Reputation is no longer something that can be managed in a few channels. It is built, decided, and protected across an entire digital ecosystem.
That realization led to another critical decision: we chose to specialize, not in isolation, but in response to what the market was telling us. We listened closely to the challenges brands were facing: a loss of control over how they’re represented online, the fragmentation of the digital landscape, and the growing influence of search engines and generative AI on perception and trust. It became clear that no existing solution fully addressed that need.
So we built one.
Today, Terakeet operates as a Reputation Operating System for global enterprises. We combine proprietary intelligence, advanced technology, and expert execution to give organizations visibility and influence over how they are represented across search engines, generative AI, and the broader digital landscape—at scale, systematically, and continuously.
We work with some of the largest and most influential organizations in the world, helping them understand, influence, and defend the messages that shape trust, perception, and enterprise value.
We’ve spent the last several years strengthening our business—focusing on the right customers, expanding globally, and building a more resilient company designed to lead in a changing market. That progress didn’t happen by accident. It came from paying attention, adapting early, and committing to a path others hadn’t yet defined.

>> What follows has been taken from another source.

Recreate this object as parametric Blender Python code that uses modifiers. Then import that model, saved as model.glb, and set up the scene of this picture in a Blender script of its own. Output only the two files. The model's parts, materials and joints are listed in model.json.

That’s why we’ve kept the name. Terakeet represents evolution. It represents the discipline to focus and the willingness to evolve ahead of the market.
But more than anything, it represents what happens when you take those lessons seriously and build something enduring from them.
I have a stronger sense now than ever that we’re not just participating in this next era of the internet. We’re defining it.
And if the past has taught me anything, it’s that the story is never as simple as it looks in hindsight. It’s built one decision at a time. And in many ways, we’re just getting started.